* _Task inputs_
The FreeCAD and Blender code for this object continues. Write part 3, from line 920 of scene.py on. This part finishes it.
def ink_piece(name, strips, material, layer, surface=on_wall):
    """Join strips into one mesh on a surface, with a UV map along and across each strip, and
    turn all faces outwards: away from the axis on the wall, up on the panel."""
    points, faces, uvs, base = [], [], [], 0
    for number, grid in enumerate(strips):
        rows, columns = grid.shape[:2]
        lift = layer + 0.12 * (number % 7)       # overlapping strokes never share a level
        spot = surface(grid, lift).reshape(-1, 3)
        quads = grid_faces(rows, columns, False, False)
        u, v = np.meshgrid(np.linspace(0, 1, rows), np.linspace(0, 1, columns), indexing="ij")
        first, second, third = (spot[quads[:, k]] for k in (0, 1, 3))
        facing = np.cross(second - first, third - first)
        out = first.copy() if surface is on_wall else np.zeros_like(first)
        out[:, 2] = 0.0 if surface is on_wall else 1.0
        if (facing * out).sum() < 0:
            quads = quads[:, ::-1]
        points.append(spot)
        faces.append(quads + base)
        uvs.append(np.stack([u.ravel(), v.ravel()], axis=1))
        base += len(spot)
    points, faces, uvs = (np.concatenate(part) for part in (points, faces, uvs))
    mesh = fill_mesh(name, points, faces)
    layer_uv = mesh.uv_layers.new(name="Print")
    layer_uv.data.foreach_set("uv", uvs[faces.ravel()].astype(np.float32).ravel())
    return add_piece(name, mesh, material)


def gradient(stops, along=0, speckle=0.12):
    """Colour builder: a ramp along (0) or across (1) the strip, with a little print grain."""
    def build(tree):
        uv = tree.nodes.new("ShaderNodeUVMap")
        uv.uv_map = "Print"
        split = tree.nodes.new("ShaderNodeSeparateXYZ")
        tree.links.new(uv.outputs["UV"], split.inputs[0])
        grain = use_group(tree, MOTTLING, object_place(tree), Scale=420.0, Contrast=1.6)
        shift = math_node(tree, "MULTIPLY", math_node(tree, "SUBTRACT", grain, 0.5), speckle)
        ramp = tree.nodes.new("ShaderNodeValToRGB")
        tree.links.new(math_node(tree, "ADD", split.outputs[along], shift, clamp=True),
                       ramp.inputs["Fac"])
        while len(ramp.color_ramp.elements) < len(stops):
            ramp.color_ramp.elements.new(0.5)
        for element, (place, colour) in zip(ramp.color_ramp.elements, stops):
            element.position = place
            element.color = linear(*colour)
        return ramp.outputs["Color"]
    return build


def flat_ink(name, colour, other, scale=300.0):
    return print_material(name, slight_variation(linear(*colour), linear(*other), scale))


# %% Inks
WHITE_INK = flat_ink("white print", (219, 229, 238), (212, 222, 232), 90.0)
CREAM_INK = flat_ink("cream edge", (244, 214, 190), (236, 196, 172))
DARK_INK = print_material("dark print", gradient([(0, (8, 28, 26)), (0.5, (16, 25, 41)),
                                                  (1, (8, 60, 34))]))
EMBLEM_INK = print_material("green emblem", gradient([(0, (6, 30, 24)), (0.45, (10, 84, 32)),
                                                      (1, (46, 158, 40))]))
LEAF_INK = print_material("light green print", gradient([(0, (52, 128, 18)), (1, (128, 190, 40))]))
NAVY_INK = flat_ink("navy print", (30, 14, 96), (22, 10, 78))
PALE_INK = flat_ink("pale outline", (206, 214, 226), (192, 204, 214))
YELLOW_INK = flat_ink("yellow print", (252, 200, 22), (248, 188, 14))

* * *

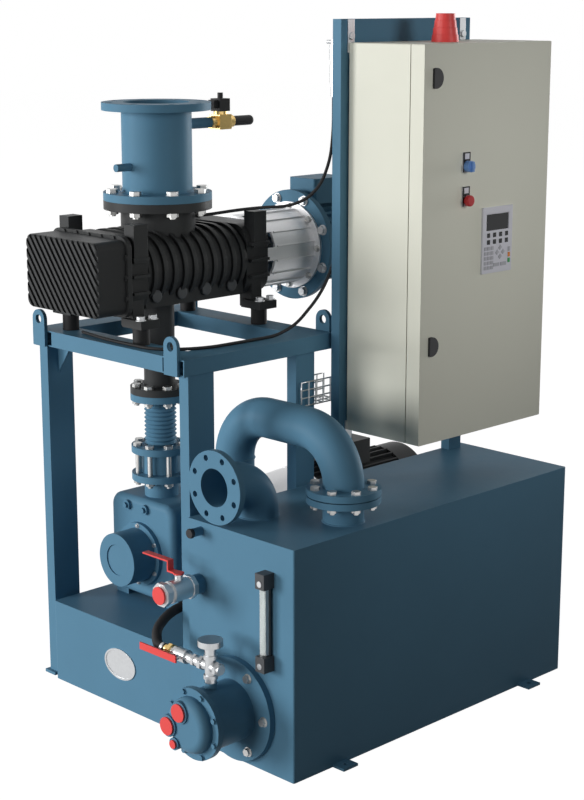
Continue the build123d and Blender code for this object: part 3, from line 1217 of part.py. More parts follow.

* _Task_
Where a line holds the string "Blender", copy that line.

* _Solution to this problem_
The FreeCAD and Blender code for this object continues. Write part 3, from line 920 of scene.py on. This part finishes it.
Continue the build123d and Blender code for this object: part 3, from line 1217 of part.py. More parts follow.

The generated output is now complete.